Sometimes, it's more about the people than the physical places.

That's true about Republic Square, the green spot that faces the new federal courthouse and hosts movies, concerts, a weekend farmers market and yearly Diez y Seis celebrations. One of four urban squares included in Mayor Edwin Waller's 1839 city plan, it echoes with memories of an era when Austin's Hispanic community clustered nearby.

In fact, Republic Square was still listed as Mexican Park in city directories as late as 1937, after Hispanics had headed to neighborhoods to the east and south. One reason for their departure: Our Lady of Guadalupe Catholic Church, which once faced the square and anchored the community, moved to East Austin.

From the 1870s through the 1920s, Diez y Seis parties were held in the square, a tradition that was revived in 2002.

Critical to the lives of the 300 or so Hispanics who lived near the square was the Walker Chili Factory.

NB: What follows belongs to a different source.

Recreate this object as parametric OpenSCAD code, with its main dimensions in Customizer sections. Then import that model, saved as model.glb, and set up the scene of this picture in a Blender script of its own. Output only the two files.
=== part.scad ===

"It provided a living for many Mexicans and Mexican Americans in the colonia," says Gloria Pennington, Austin Parks and Recreation Department historian. "We made contact with the family of Martin De La Rosa, who shared family stories and two photos of the workers at the Walker Chili Factory, including one in which Martin is front and center."

Workers and their children often played in the park, which was colloquially dubbed Chili Square and Chile Square.

In the early 20th century, the city's leadership decided to clean up Guy Town, the nearby red light district now known as the Warehouse District, and did much to encourage the migration of Hispanics away from the area.

Yet memories of Mexican Park have not completely faded.